Begin by preparing all vegetables and removing rice from the fridge so it is not so cold when it comes time to cook with it. Add sesame oil to a hot pan and once it glides easily across the bottom add onions and garlic. Stir and cook for a few minutes. Reduce heat a little and add the ginger and chilli. Continue to stir until the ginger is fragrant. Boost the heat and add the carrots. It's really important the pan is piping hot at this point. Toss them through the pan and add 1 Tbls of vinegar. As the carrots start to warm add the other vegetables and continue to move them so they are evenly cooked. Add another Tbls of vinegar. This will create steam for the vegetables to cook in. As soon as the pan dries out again, replace this step by adding water. 

Once the vegetables are heated through but still crunchy, add the rice, soy sauce and pepper. Combine everything together and keep on a medium to high heat until the rice is hot. Just before serving, mix through the almonds (leaving a little for garnish). Have a taste and add a sprinkling of salt, some more soy sauce and a dash more vinegar if you think it needs it. Serve in warm bowls with an extra topping of almonds.

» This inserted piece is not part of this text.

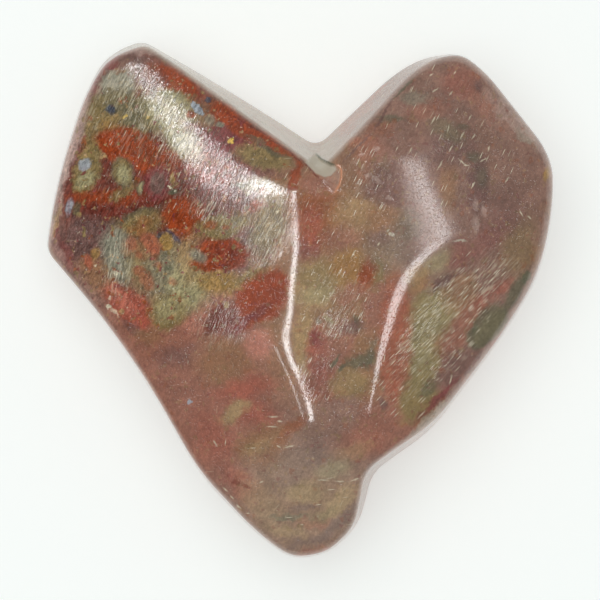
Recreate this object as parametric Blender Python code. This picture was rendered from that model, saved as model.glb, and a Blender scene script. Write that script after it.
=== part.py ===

* I like to cook up a batch of brown rice at the start of the week and use it as I need it - usually in a stir fry and cold rice salad. I find using rice that was cooked the day before/cold brown rice works really well in this dish. But if you don't have time you can cook it whilst preparing the vegetables. Then, simply place the rice in a sieve and run a cold tap over it to cool it down a little, before bringing it back to temperature with the other flavours in the stir fry pan. There are many different methods used to cook brown rice so you can follow cooking directions on the back of the packet. I usually add it to a pot with at least three times as much water and cook with the lid ajar on a rolling boil for about 20-25 mins, drain then cool. It has a much firmer bite then white rice, so don't be afraid by this texture and overcook it! 

** I like to cook the black rice in a separate pot to the brown so it doesn't stain the colour of the brown rice. Depending on the grain too, the black can sometimes take a little longer to cook. By separating them you avoid staining and uneven cooking and end up with a lovely colour contrast in your bowl. Remember too, if you don't have black rice, this dish is still great without it.

*** To toast the almonds, place them in a dry pan over a low heat. Keep a close eye on them so they don't burn, and toss them every 30 seconds or so for an even toast.